De um lado, existem as autoridades de defesa da concorrência, que têm competência legal para fiscalizar e punir atos de monopolistas eventualmente abusivos. De outro, e ainda mais importante, existe o Poder Judiciário, pronto para dirimir conflitos entre usuários e titulares de direitos autorais.

Aliás, ano após ano a correção da conduta do Ecad vem sendo reconhecida em diversas decisões e por diversos tribunais, inclusive pelo Superior Tribunal de Justiça.

O maior problema da defesa da Lei n° 12.853/2013 baseada na premissa incorreta da existência de um monopólio legal é que as regras nela estabelecidas não têm nenhuma relação com a existência de um monopólio legal.

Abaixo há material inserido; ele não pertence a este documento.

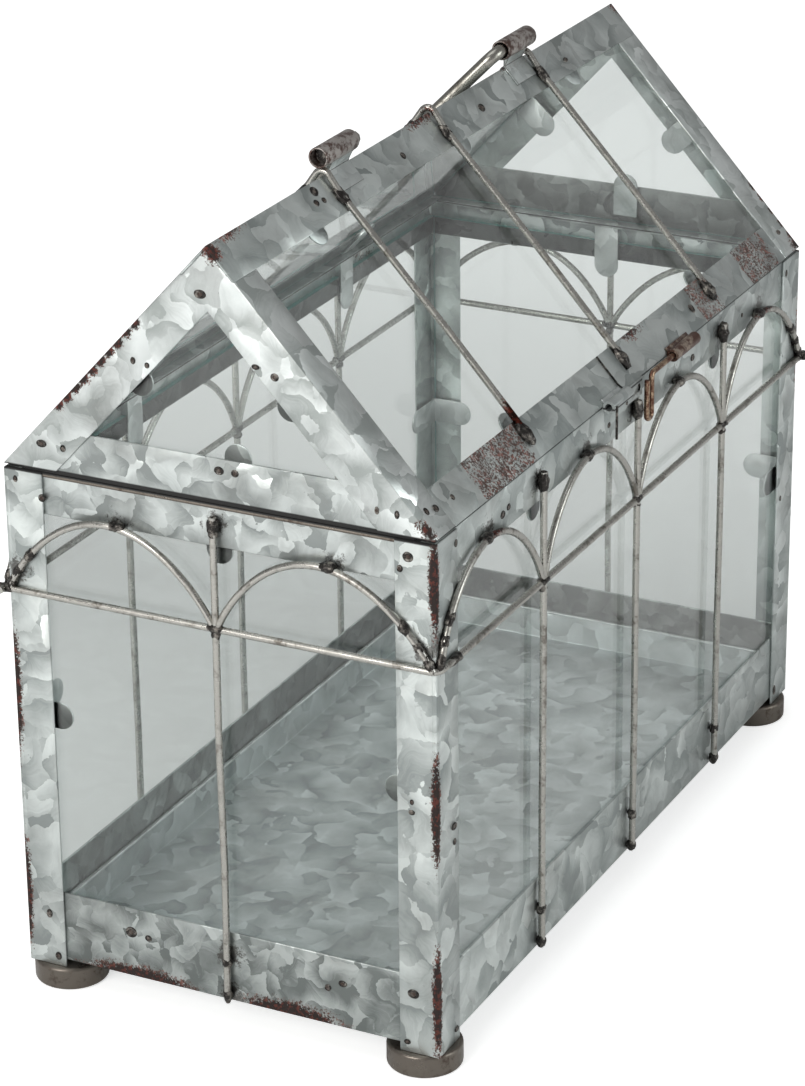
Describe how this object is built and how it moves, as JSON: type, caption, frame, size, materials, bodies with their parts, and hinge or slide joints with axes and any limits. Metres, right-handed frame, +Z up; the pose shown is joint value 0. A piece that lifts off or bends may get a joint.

Ora, a existência de um suposto monopólio legal do Ecad não é justificativa para tirar dos titulares de direitos autorais a liberdade para estabelecer as regras que devem vigorar nos estatutos das associações de que fazem parte.

Também não é razão para que as associações, para exercerem seu objeto social, precisem ser habilitadas (e possam ser desabilitadas, sem necessidade de decisão judicial) pelo Ministério da Cultura.

Não tem nenhuma relação com a criação de um cadastro de obras que permite ao governo ter um controle absoluto sobre os autores de cada canção e os valores por eles recebidos.

Nada tem a ver com a divulgação pública de dados sobre a execução de obras musicais que permitem a qualquer interessado saber quanto foi pago a cada artista, não tem pertinência com a regra que expropria de herdeiros e cessionários de direitos autorais o poder de votar nas associações de que fazem parte etc.

Enfim, a alegação de que a nova – e inconstitucional – lei se deve à necessidade de controle pelo Estado do monopólio legal do Ecad, embora impressione à primeira vista, é um equívoco.

Trata-se de uma conclusão errada, que tem origem em uma falsa premissa. E mesmo que premissa e conclusão fossem verdadeiras, não seria a Lei n° 12.853/2013 a resposta adequada do legislador, posto que a intervenção estatal dela decorrente vai além, muito além, da questão do monopólio e viola de maneira direta e frontal diversas regras e princípios da Constituição Federal.